Preparing to Win the Fencing Tournament

Conventional wisdom among fencers and fencing coaches often holds that the way to win fencing tournaments is to win more bouts and that the way to win more bouts is to score more touches. On the face of it, this seems obvious. However, it is far from being the whole story, or even the most important part of the story.

A fencing bout is a combination of at least 12 factors, including:

1. Technical preparation – mastery of a sufficient set of skills that the fencer can recall and apply in the bout and that can provide a sufficient range of offensive, defensive, and counteroffensive options.

2. Training – the development of the skill set to a level at which reactions are fast and execution is instinctive, rapid, and accurate.

3. Tactical development – the development of the ability to change tactics during a bout, to adapt tactics to the opponent’s actions and the referee’s calls, and to impose your own tactical logic on the opponent.

4. Psychological preparation – a complex task involving preparing the athlete’s mind in a general sense, along with giving the athlete specific tools to deal with the psychological challenges of the competition.

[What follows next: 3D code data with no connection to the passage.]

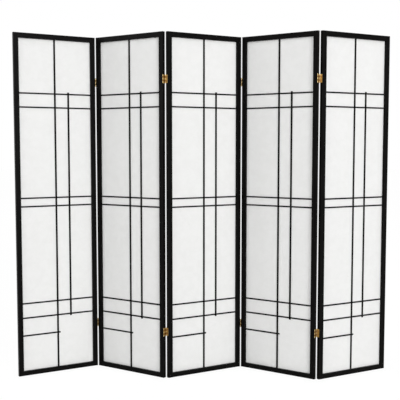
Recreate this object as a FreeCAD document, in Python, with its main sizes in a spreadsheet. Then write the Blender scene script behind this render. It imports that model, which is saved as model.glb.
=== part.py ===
import FreeCAD, Part
import os

import Sketcher
from FreeCAD import Placement, Rotation, Vector

# A shoji folding screen: five equal panels that stand in a zigzag on the floor.
#
# Each panel is a wooden frame with mortised stiles and tenoned rails. A lattice of half-lapped
# bars is let into the frame behind its front face. One sheet of paper lies against the back of
# the lattice, in a rabbet, and four beads hold it there.
#
# Two hinges join each pair of neighbours, one near the top and one near the bottom. They fold
# both ways: one leaf turns about a pin in front of the panels, the other about a pin behind
# them, and a link plate between the leaves joins the two pins.
#
# Row frame: X along the row to the right, Y away from the viewer, Z up, with the origin on the
# floor at the middle of the standing screen. Panel frame: X from the panel's left edge, Y back
# from its front face, Z up from its bottom edge. Hinge frame: its origin is the middle of the
# gap, half way through the panel and half way up the hinge.

SIZES = {
    # the panel and its frame
    "panel_height": 1787.0,
    "panel_width": 443.2,
    "panel_depth": 19.0,
    "stile_width": 25.6,
    "top_rail_width": 26.8,
    "bottom_rail_width": 24.0,
    "edge_round": 0.8,
    # rail ends in the stiles
    "tenon_length": 12.0,
    "tenon_depth": 6.0,
    "tenon_setback": 3.0,
    "tenon_shoulder": 4.0,
    "mortise_play": 0.2,
    # lattice: upright bars and crossbars, with their places in the panel
    "lattice_setback": 9.0,
    "lattice_depth": 3.3,
    "upright_width": 9.0,
    "crossbar_width": 7.2,
    "centre_bar_at": 219.4,
    "second_bar_at": 293.2,
    "crossbar_1_level": 1481.0,
    "crossbar_2_level": 1409.1,
    "crossbar_3_level": 936.8,
    "crossbar_4_level": 892.7,
    "crossbar_5_level": 382.2,
    "crossbar_6_level": 305.0,
    "crossbar_7_level": 210.5,
    "second_bar_overrun": 6.0,
    "short_bar_overrun": 8.5,
    "housing_length": 4.0,
    "housing_play": 0.1,
    "lap_play": 0.05,
    # paper and the beads that hold it
    "rabbet_width": 6.0,
    "paper_thickness": 0.4,
    "paper_margin": 0.5,
    "bead_play": 0.2,
    "bead_round": 2.0,
    # hinges
    "upper_hinge_level": 1549.2,
    "lower_hinge_level": 242.3,
    "hinge_height": 42.5,
    "leaf_thickness": 0.8,
    "leaf_inset": 1.5,
    "leaf_relief": 0.4,
    "knuckle_radius": 1.5,
    "knuckle_play": 0.2,
    "barrel_offset": 1.9,
    "pin_radius": 0.7,
    "pin_play": 0.05,
    "pin_head_radius": 1.35,
    "pin_head_height": 1.0,
    # countersunk screws of the leaves
    "screw_head_radius": 2.6,
    "screw_shank_radius": 1.45,
    "screw_length": 12.0,
    "screw_tip_length": 2.5,
    "screw_play": 0.05,
    "screw_spacing": 14.5,
    "screw_stagger": 3.6,
    "slot_width": 0.8,
    "slot_depth": 0.5,
    # how far each panel is turned from the line of the row, in degrees, seen from above
    "panel_1_turn": 29.8,
    "panel_2_turn": -33.2,
    "panel_3_turn": 29.8,
    "panel_4_turn": -34.0,
    "panel_5_turn": 28.9,
}
PANELS = (1, 2, 3, 4, 5)
FULL_CROSSBARS = (1, 2, 3, 4, 5, 6)
SHORT_CROSSBAR = 7
KNUCKLES = 5

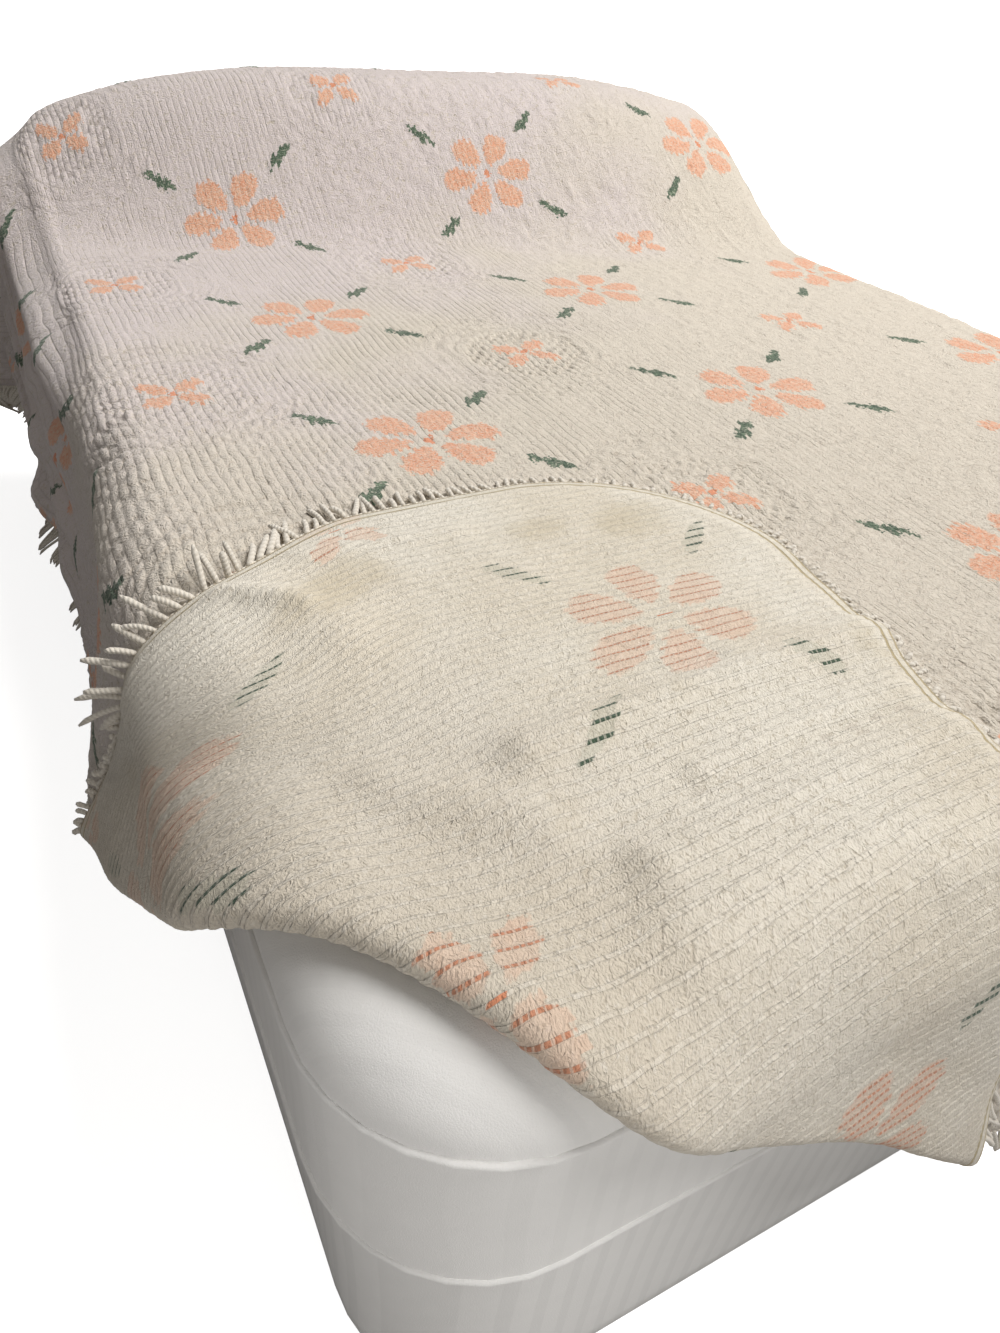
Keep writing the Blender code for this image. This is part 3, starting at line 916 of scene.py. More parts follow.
def hoop_quads(count: int, sides: int) -> Array:
    """Quads of a tube of rings whose last ring joins its first.

    Args:
        count: Number of rings.
        sides: Points in a ring.

    Returns:
        Corner indexes, four a row.
    """
    index = np.arange(count * sides).reshape(count, sides)
    onward, aside = np.roll(index, -1, axis=0), np.roll(index, -1, axis=1)
    return np.stack([index, onward, np.roll(onward, -1, axis=1), aside], axis=-1).reshape(-1, 4)


def tube_quads(count: int, rings: int, sides: int) -> Array:
    """Quads of several tubes of rings, each closed by quads across its two end rings.

    Args:
        count: Number of tubes.
        rings: Rings along each.
        sides: Points in a ring, even.

    Returns:
        Corner indexes, four a row.
    """
    index = np.arange(count * rings * sides).reshape(count, rings, sides)
    first = index[:, 0, 0][:, None, None]
    walls = (band_quads(rings, sides)[None] + first).reshape(-1, 4)
    ends = []
    for ring, way in ((0, -1), (rings - 1, 1)):
        for corner in range(0, sides - 2, 2):
            picks = [0, corner + 1, corner + 2, (corner + 3) % sides]
            ends.append(index[:, ring, picks[::way]])
    return np.concatenate([walls, *ends])


def set_flat_map(mesh: bpy.types.Mesh, flat: Array) -> None:
    """Gives a mesh its flat coordinates, in metres, as its UV map.

    Args:
        mesh: The mesh.
        flat: Two numbers for each of its points.
    """
    corner = np.empty(len(mesh.loops), np.int32)
    mesh.loops.foreach_get("vertex_index", corner)
    layer = mesh.uv_layers.new(name=FLAT_MAP)
    pairs = flat.reshape(-1, 2)[corner]
    layer.uv.foreach_set("vector", pairs.astype(np.float32).reshape(-1))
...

5. Referee preparation – fencers must be prepared to analyze referee performance and adjust tactics to the way in which a referee manages the bout. With this, the fencer must be able to apply psychological techniques to manage the impact of the referee on the bout.

6. Conditioning – physical preparation, including both general fitness and sport specific fitness, conducted according to an annual training plan, and integrated with technical, training, tactical, and psychological preparation and competition selection.

7. Competition selection – given that fencing competitions are weekly events, those competitions that logically fit into the overall season goals require preparation that may or may not include other competitions.

8. Opponent scouting – every opponent fenced must contribute to a database of information on possible opponents in future tournaments, including everything from which hand the fencer fights with to an analysis of their tactics.

9. Effective bout planning – a fencer who enters a bout with no plan is not planning to win – victory becomes a matter of luck. The fencer must have a plan for the bout, and be able to execute that plan.

10. Nutrition – proper eating (and also hydration) is vital not only as part of general preparation and training, but also in giving the fencer the energy needed for specific events.

11. Equipment readiness – fencing equipment must be in excellent condition, and more than the minimum must be carried with the fencer. This eliminates not only cards for equipment failure, but also the stress of having to fix weapons in between bouts.

12. Rules knowledge – an astounding number of fencers, and at least some referees, do not know the rules of the sport, and do not know how they are applied. Fencers must study the rules and know them intimately if they are to defend their interests against incorrect or capricious rulings.

Fencing is a highly specific sport that uses unique movement patterns and that requires both fast movement and great efficiency and accuracy in that movement. The key component of a tournament that a fencer can influence is the individual bouts the fencer will fence. To prepare for those bouts the athlete needs to train for the specific activities and rhythms of the competition. This means that the specificity, richness, and effectiveness of training increases the closer it comes to bout conditions. Not only should the fencer fence the same types of bouts he or she will in tournaments, but as many of the tournament conditions as possible should be present. The more of the factors listed above that the coach can include in training bouts, the better the training.

Successfully addressing each of these elements means that the fencer will score more and more touches as his or her experience level in the sport grows. Not addressing them, or addressing them incorrectly, will inevitably limit performance to less than the athlete’s potential. The touch is the product that operationalizes the preparation, not the preparation itself.